◆ MATERIAL PROVIDED
┄┄┄┄┄┄┄┄┄┄
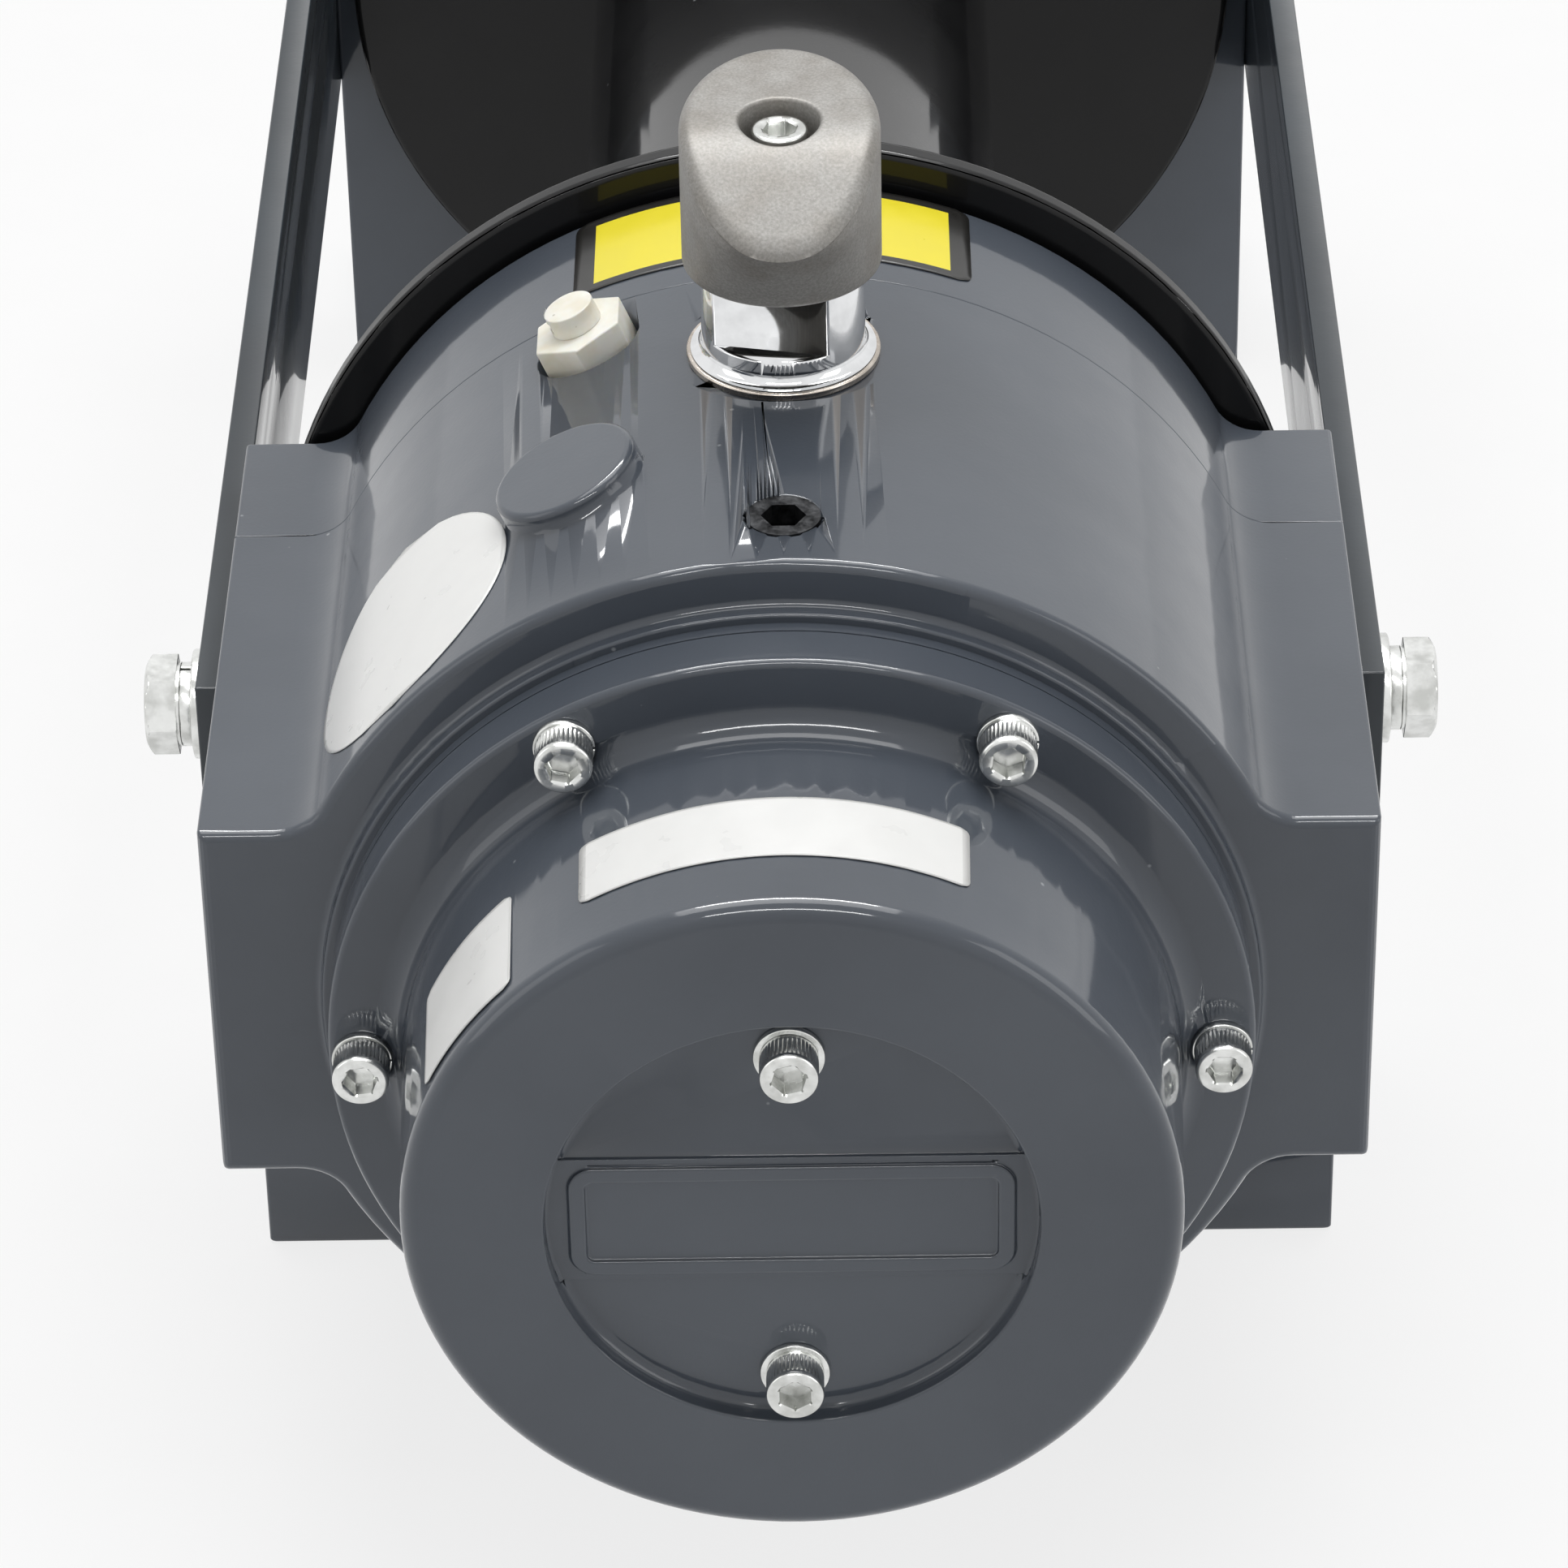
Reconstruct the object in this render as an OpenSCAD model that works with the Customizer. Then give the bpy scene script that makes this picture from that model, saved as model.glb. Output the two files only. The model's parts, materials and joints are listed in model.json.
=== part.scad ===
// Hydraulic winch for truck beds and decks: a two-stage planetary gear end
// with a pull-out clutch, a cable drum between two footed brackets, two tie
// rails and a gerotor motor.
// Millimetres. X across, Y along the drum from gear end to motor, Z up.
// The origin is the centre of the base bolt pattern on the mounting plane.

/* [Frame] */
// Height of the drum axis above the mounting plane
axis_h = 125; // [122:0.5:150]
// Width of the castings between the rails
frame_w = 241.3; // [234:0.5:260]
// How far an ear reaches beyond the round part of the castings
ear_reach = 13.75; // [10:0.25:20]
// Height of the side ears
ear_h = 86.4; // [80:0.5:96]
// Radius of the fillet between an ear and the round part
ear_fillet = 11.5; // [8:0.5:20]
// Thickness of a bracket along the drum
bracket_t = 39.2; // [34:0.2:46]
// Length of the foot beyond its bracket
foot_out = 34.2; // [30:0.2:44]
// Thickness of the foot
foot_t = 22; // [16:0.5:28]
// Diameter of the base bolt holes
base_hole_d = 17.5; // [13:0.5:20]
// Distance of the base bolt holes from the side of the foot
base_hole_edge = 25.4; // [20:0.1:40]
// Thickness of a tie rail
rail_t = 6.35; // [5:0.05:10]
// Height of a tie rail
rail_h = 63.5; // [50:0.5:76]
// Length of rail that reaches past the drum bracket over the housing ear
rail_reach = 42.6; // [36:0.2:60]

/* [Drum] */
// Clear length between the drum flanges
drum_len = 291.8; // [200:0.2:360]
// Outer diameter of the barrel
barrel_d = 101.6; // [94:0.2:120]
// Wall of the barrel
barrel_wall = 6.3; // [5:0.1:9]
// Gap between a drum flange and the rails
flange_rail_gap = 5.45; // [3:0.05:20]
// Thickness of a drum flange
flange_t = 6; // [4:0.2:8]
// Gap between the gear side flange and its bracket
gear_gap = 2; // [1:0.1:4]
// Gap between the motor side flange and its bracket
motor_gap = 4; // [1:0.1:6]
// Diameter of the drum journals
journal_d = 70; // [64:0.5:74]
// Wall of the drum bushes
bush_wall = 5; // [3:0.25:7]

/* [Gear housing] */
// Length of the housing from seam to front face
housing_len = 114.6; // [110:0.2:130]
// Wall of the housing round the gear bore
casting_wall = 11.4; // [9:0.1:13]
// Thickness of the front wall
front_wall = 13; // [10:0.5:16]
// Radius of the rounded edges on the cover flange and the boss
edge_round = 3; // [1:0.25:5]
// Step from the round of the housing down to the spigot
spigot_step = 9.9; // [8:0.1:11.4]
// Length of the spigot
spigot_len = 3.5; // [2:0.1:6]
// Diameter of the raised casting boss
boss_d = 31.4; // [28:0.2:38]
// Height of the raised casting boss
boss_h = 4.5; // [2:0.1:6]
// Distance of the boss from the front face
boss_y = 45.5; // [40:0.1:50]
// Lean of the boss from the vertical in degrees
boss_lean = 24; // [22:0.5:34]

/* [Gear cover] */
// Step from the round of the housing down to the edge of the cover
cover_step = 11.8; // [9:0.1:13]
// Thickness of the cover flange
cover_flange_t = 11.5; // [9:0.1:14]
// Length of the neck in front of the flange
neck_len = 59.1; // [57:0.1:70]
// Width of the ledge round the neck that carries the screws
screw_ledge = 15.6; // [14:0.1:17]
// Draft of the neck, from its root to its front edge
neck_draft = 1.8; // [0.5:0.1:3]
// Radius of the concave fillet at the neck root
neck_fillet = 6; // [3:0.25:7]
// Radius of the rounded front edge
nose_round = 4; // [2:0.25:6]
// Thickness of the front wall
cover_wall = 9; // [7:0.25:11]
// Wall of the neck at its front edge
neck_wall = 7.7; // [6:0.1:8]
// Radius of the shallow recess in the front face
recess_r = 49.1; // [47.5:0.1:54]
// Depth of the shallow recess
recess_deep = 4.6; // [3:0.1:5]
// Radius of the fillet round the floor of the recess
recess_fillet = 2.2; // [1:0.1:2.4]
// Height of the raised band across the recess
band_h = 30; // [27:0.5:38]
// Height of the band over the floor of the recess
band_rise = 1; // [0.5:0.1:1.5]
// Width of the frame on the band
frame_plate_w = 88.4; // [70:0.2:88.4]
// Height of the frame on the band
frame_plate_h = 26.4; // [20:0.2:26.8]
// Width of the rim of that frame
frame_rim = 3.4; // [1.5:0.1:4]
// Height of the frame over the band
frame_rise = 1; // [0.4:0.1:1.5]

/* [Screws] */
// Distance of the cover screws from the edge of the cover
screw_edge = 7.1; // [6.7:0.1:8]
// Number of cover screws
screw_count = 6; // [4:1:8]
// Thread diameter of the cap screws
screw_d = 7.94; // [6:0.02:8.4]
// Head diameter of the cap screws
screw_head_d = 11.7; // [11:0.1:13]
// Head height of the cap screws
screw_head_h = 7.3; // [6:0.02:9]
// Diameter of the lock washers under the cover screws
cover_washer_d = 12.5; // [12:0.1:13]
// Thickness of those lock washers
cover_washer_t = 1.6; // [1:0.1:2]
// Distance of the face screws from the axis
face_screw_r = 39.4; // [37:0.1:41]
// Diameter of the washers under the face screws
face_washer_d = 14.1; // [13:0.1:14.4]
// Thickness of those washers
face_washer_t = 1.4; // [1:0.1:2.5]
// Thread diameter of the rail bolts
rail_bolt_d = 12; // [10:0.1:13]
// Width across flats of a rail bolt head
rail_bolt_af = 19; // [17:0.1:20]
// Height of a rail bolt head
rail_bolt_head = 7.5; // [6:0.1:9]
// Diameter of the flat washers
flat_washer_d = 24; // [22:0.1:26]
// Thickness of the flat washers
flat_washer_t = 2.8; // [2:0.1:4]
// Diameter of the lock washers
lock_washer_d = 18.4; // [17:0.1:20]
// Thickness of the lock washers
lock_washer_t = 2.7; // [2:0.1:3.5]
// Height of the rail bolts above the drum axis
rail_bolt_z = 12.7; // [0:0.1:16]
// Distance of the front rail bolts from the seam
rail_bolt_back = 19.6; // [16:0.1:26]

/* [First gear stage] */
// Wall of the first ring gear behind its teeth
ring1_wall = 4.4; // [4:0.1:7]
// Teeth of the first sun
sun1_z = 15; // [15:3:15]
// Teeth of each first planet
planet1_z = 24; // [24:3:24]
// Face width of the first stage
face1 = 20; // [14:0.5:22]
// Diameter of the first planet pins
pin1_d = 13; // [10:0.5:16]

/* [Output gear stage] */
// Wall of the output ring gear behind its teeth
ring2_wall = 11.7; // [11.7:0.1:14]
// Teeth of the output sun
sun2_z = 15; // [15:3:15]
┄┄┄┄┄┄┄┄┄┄
◆ GIVEN TASK
Reproduce the material exactly, with every line intact.

◆ EXERCISE SOLUTION
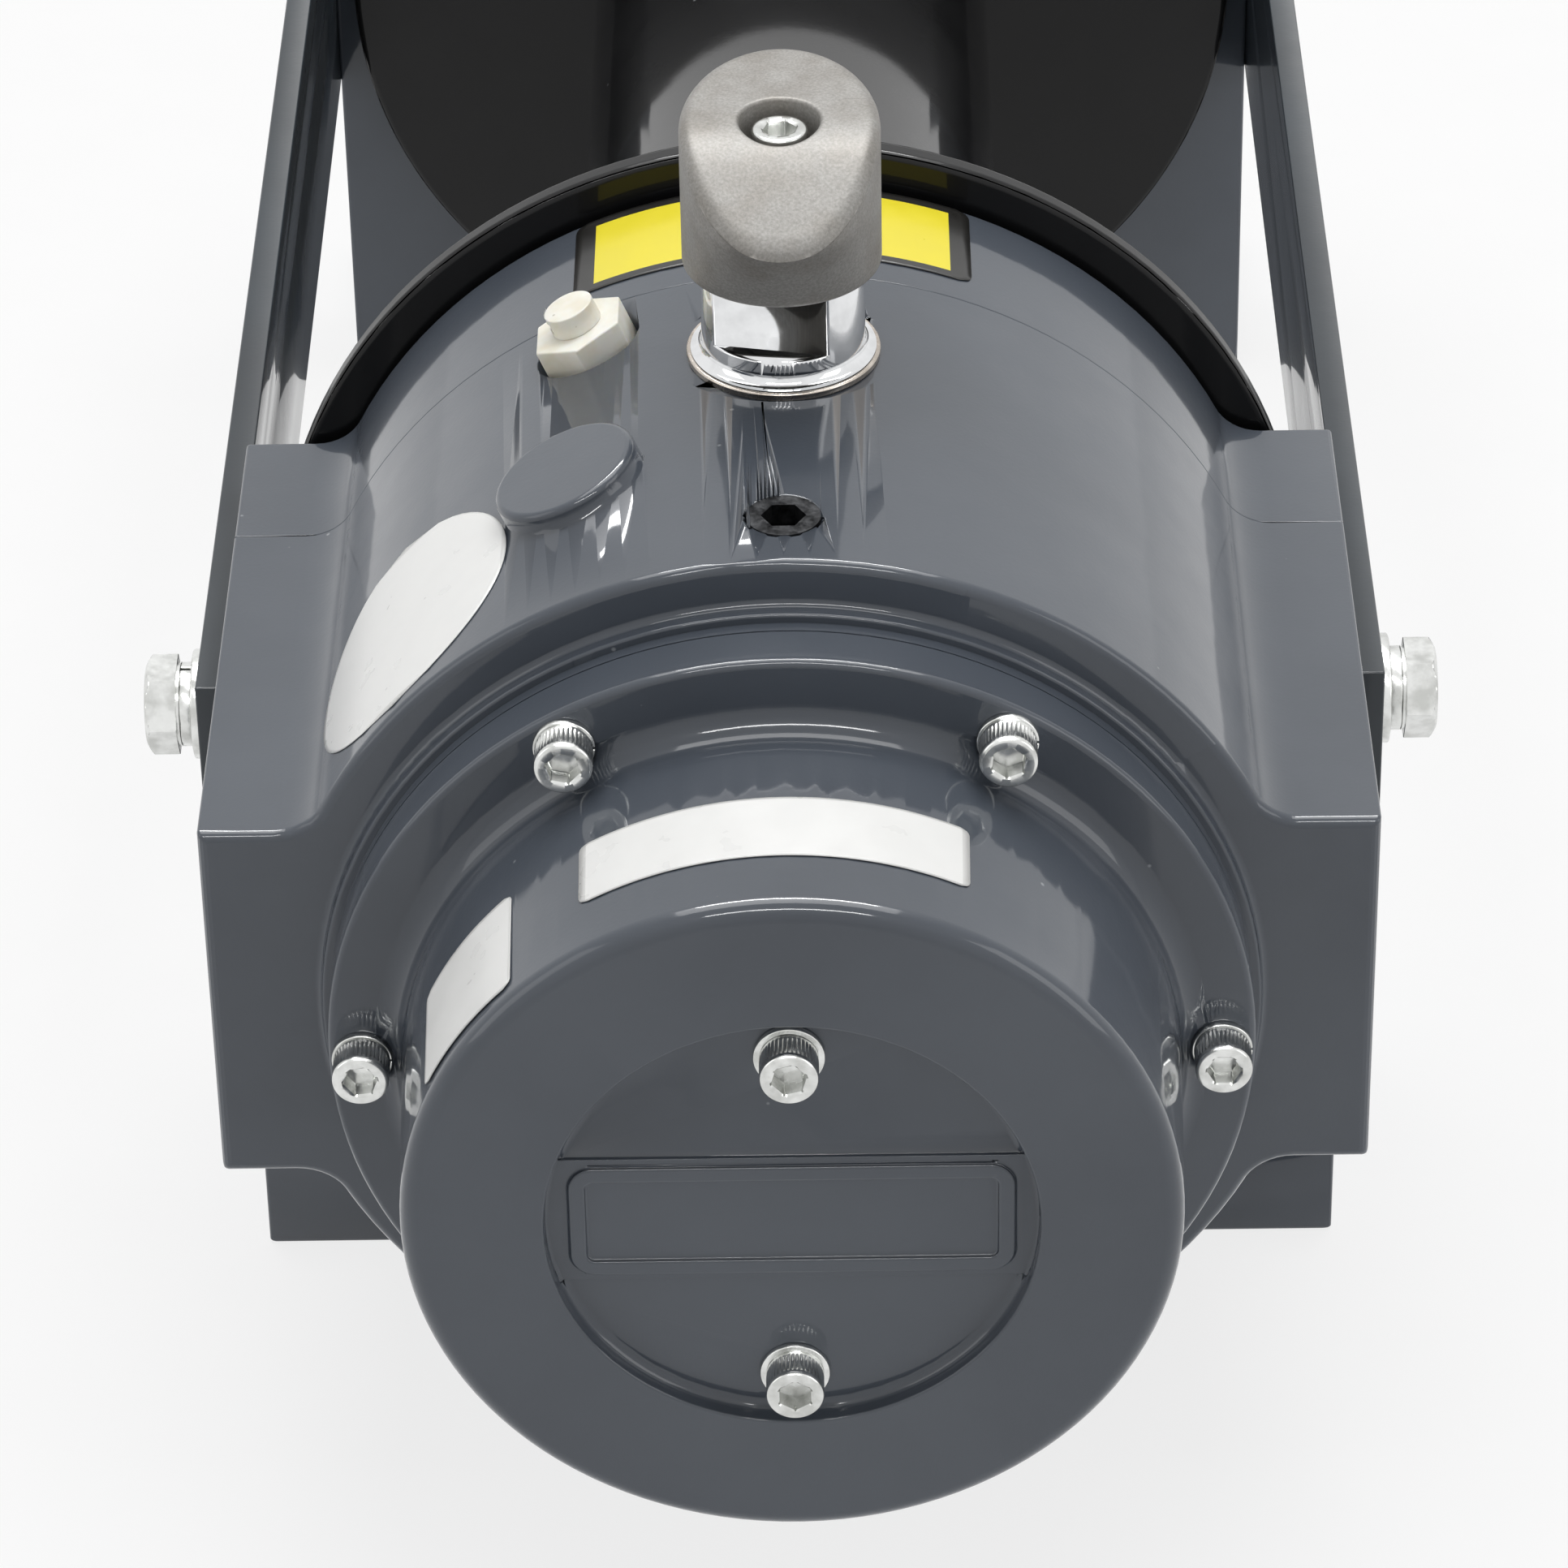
Reconstruct the object in this render as an OpenSCAD model that works with the Customizer. Then give the bpy scene script that makes this picture from that model, saved as model.glb. Output the two files only. The model's parts, materials and joints are listed in model.json.
=== part.scad ===
// Hydraulic winch for truck beds and decks: a two-stage planetary gear end
// with a pull-out clutch, a cable drum between two footed brackets, two tie
// rails and a gerotor motor.
// Millimetres. X across, Y along the drum from gear end to motor, Z up.
// The origin is the centre of the base bolt pattern on the mounting plane.

/* [Frame] */
// Height of the drum axis above the mounting plane
axis_h = 125; // [122:0.5:150]
// Width of the castings between the rails
frame_w = 241.3; // [234:0.5:260]
// How far an ear reaches beyond the round part of the castings
ear_reach = 13.75; // [10:0.25:20]
// Height of the side ears
ear_h = 86.4; // [80:0.5:96]
// Radius of the fillet between an ear and the round part
ear_fillet = 11.5; // [8:0.5:20]
// Thickness of a bracket along the drum
bracket_t = 39.2; // [34:0.2:46]
// Length of the foot beyond its bracket
foot_out = 34.2; // [30:0.2:44]
// Thickness of the foot
foot_t = 22; // [16:0.5:28]
// Diameter of the base bolt holes
base_hole_d = 17.5; // [13:0.5:20]
// Distance of the base bolt holes from the side of the foot
base_hole_edge = 25.4; // [20:0.1:40]
// Thickness of a tie rail
rail_t = 6.35; // [5:0.05:10]
// Height of a tie rail
rail_h = 63.5; // [50:0.5:76]
// Length of rail that reaches past the drum bracket over the housing ear
rail_reach = 42.6; // [36:0.2:60]

/* [Drum] */
// Clear length between the drum flanges
drum_len = 291.8; // [200:0.2:360]
// Outer diameter of the barrel
barrel_d = 101.6; // [94:0.2:120]
// Wall of the barrel
barrel_wall = 6.3; // [5:0.1:9]
// Gap between a drum flange and the rails
flange_rail_gap = 5.45; // [3:0.05:20]
// Thickness of a drum flange
flange_t = 6; // [4:0.2:8]
// Gap between the gear side flange and its bracket
gear_gap = 2; // [1:0.1:4]
// Gap between the motor side flange and its bracket
motor_gap = 4; // [1:0.1:6]
// Diameter of the drum journals
journal_d = 70; // [64:0.5:74]
// Wall of the drum bushes
bush_wall = 5; // [3:0.25:7]

/* [Gear housing] */
// Length of the housing from seam to front face
housing_len = 114.6; // [110:0.2:130]
// Wall of the housing round the gear bore
casting_wall = 11.4; // [9:0.1:13]
// Thickness of the front wall
front_wall = 13; // [10:0.5:16]
// Radius of the rounded edges on the cover flange and the boss
edge_round = 3; // [1:0.25:5]
// Step from the round of the housing down to the spigot
spigot_step = 9.9; // [8:0.1:11.4]
// Length of the spigot
spigot_len = 3.5; // [2:0.1:6]
// Diameter of the raised casting boss
boss_d = 31.4; // [28:0.2:38]
// Height of the raised casting boss
boss_h = 4.5; // [2:0.1:6]
// Distance of the boss from the front face
boss_y = 45.5; // [40:0.1:50]
// Lean of the boss from the vertical in degrees
boss_lean = 24; // [22:0.5:34]

/* [Gear cover] */
// Step from the round of the housing down to the edge of the cover
cover_step = 11.8; // [9:0.1:13]
// Thickness of the cover flange
cover_flange_t = 11.5; // [9:0.1:14]
// Length of the neck in front of the flange
neck_len = 59.1; // [57:0.1:70]
// Width of the ledge round the neck that carries the screws
screw_ledge = 15.6; // [14:0.1:17]
// Draft of the neck, from its root to its front edge
neck_draft = 1.8; // [0.5:0.1:3]
// Radius of the concave fillet at the neck root
neck_fillet = 6; // [3:0.25:7]
// Radius of the rounded front edge
nose_round = 4; // [2:0.25:6]
// Thickness of the front wall
cover_wall = 9; // [7:0.25:11]
// Wall of the neck at its front edge
neck_wall = 7.7; // [6:0.1:8]
// Radius of the shallow recess in the front face
recess_r = 49.1; // [47.5:0.1:54]
// Depth of the shallow recess
recess_deep = 4.6; // [3:0.1:5]
// Radius of the fillet round the floor of the recess
recess_fillet = 2.2; // [1:0.1:2.4]
// Height of the raised band across the recess
band_h = 30; // [27:0.5:38]
// Height of the band over the floor of the recess
band_rise = 1; // [0.5:0.1:1.5]
// Width of the frame on the band
frame_plate_w = 88.4; // [70:0.2:88.4]
// Height of the frame on the band
frame_plate_h = 26.4; // [20:0.2:26.8]
// Width of the rim of that frame
frame_rim = 3.4; // [1.5:0.1:4]
// Height of the frame over the band
frame_rise = 1; // [0.4:0.1:1.5]

/* [Screws] */
// Distance of the cover screws from the edge of the cover
screw_edge = 7.1; // [6.7:0.1:8]
// Number of cover screws
screw_count = 6; // [4:1:8]
// Thread diameter of the cap screws
screw_d = 7.94; // [6:0.02:8.4]
// Head diameter of the cap screws
screw_head_d = 11.7; // [11:0.1:13]
// Head height of the cap screws
screw_head_h = 7.3; // [6:0.02:9]
// Diameter of the lock washers under the cover screws
cover_washer_d = 12.5; // [12:0.1:13]
// Thickness of those lock washers
cover_washer_t = 1.6; // [1:0.1:2]
// Distance of the face screws from the axis
face_screw_r = 39.4; // [37:0.1:41]
// Diameter of the washers under the face screws
face_washer_d = 14.1; // [13:0.1:14.4]
// Thickness of those washers
face_washer_t = 1.4; // [1:0.1:2.5]
// Thread diameter of the rail bolts
rail_bolt_d = 12; // [10:0.1:13]
// Width across flats of a rail bolt head
rail_bolt_af = 19; // [17:0.1:20]
// Height of a rail bolt head
rail_bolt_head = 7.5; // [6:0.1:9]
// Diameter of the flat washers
flat_washer_d = 24; // [22:0.1:26]
// Thickness of the flat washers
flat_washer_t = 2.8; // [2:0.1:4]
// Diameter of the lock washers
lock_washer_d = 18.4; // [17:0.1:20]
// Thickness of the lock washers
lock_washer_t = 2.7; // [2:0.1:3.5]
// Height of the rail bolts above the drum axis
rail_bolt_z = 12.7; // [0:0.1:16]
// Distance of the front rail bolts from the seam
rail_bolt_back = 19.6; // [16:0.1:26]

/* [First gear stage] */
// Wall of the first ring gear behind its teeth
ring1_wall = 4.4; // [4:0.1:7]
// Teeth of the first sun
sun1_z = 15; // [15:3:15]
// Teeth of each first planet
planet1_z = 24; // [24:3:24]
// Face width of the first stage
face1 = 20; // [14:0.5:22]
// Diameter of the first planet pins
pin1_d = 13; // [10:0.5:16]

/* [Output gear stage] */
// Wall of the output ring gear behind its teeth
ring2_wall = 11.7; // [11.7:0.1:14]
// Teeth of the output sun
sun2_z = 15; // [15:3:15]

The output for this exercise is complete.